Il y a deux sites médiévaux fortifiés de Zagora, tous deux situés sur cette montagne – ZAG001 et la forteresse perchée sur le sommet même, avec ZAG002 construit sur la face nord de l’escarpement. Les deux sites étaient exceptionnellement bien conservés jusqu’à récemment et un plan préliminaire a été établi à partir d’images satellitaires, mais l’inspection sur le terrain a révélé d’importants dégradation de ces monuments clés. Les dommages à ZAG001 est particulièrement sévère du fait de la démolition systématique de bâtiments ruinés encore partiellement debout pour récupérer leur pierre à bâtir.

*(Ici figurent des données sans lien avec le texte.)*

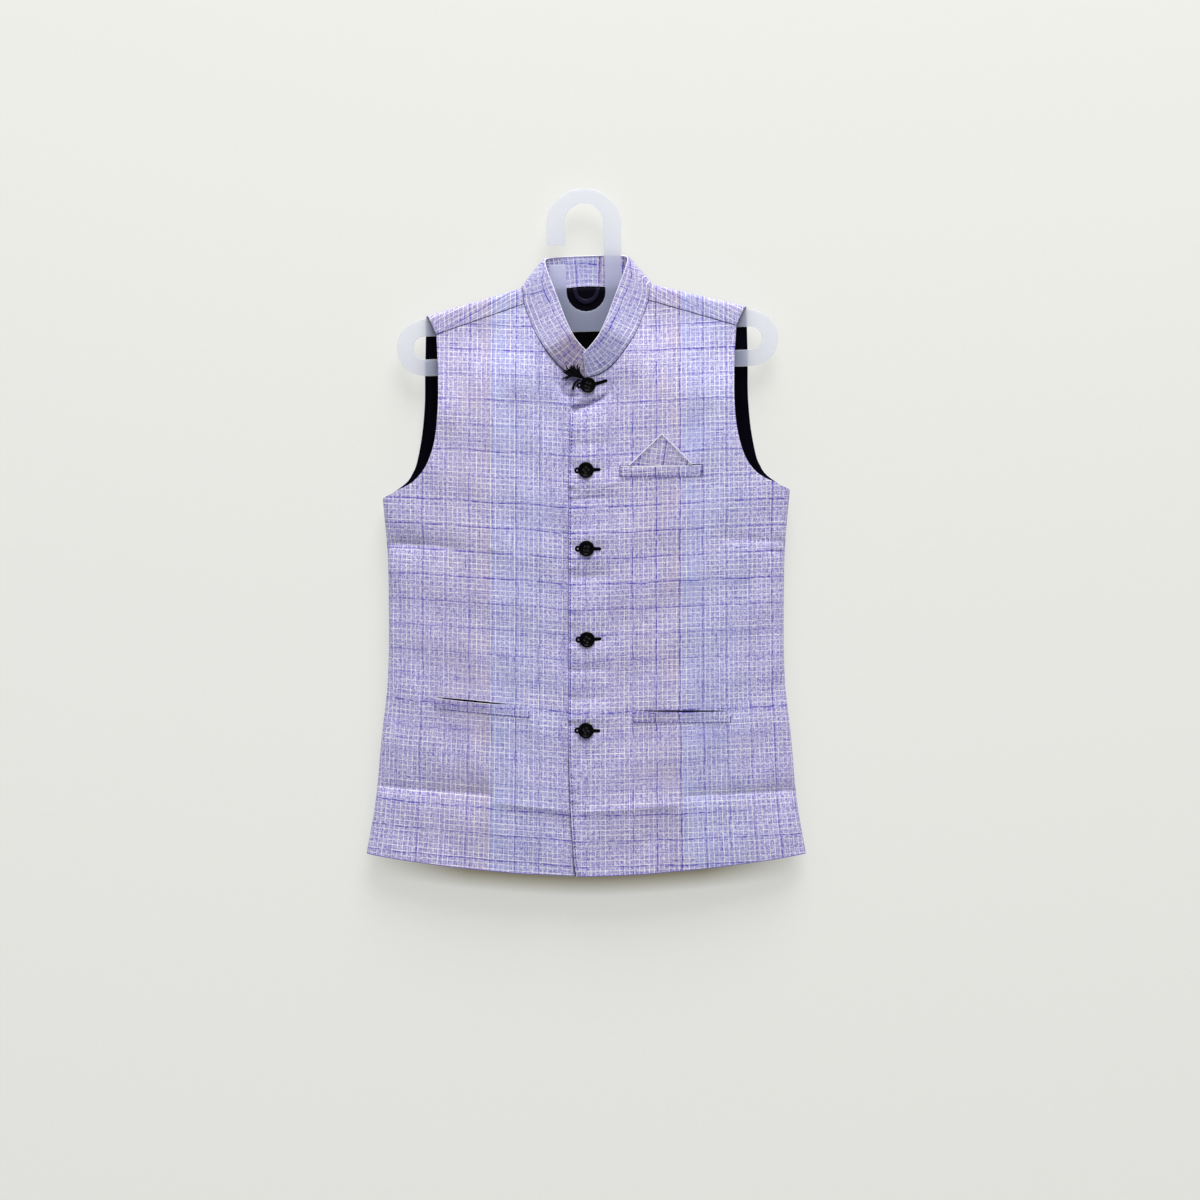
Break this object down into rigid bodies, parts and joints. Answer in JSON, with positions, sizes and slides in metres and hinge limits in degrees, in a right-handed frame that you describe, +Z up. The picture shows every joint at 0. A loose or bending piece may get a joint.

Les sites ne semblent pas avoir été exactement contemporains mais le fait que les murs de la ville basse étaient connectés aux murs de la ville haute à un moment donné, suggère qu’il y a eu au moins une certaine période commune d’utilisation. Une datation au carbone-14 des murs des parties supérieures et inférieures de la ville ont donné un ensemble de dates du XIe-début XIIe siècle, conforme à une date almoravide, mais avec des preuves d’occupation antérieure et ultérieure dans les siècles de part et d’autre. Fait intéressant, les dernières dates proviennent actuellement du site de la citadelle, qui s’étendait certainement bien dans l’ère almohade et peut-être plus tard dans le treizième siècle. En tout état de cause, l’association traditionnelle de ces sites avec les dynasties almoravides et almohades paraît correct (cf. Meunier & Allain 1956), même s’il reste à faire des recherches pour voir jusqu’où ils ont pu continuer sous le Mérinides (ou Wattassides).
Parmi les structures encore debout dans la ville basse se trouvent une série de grands monuments funéraires, dont l’un a été daté entre 989-1151.
Une autre découverte intéressante au cours de la saison a été l’identification des fours à poterie dans et autour d’une enceinte (ZAG015) juste à l’est des remparts de ZAG002. Ceux-ci ont évidemment produit la large gamme de poteries communes trouvés sur le site. Aucune preuve n’a été encore remarqué concernant la production locale d’objets décorés et de vaisselle émaillée.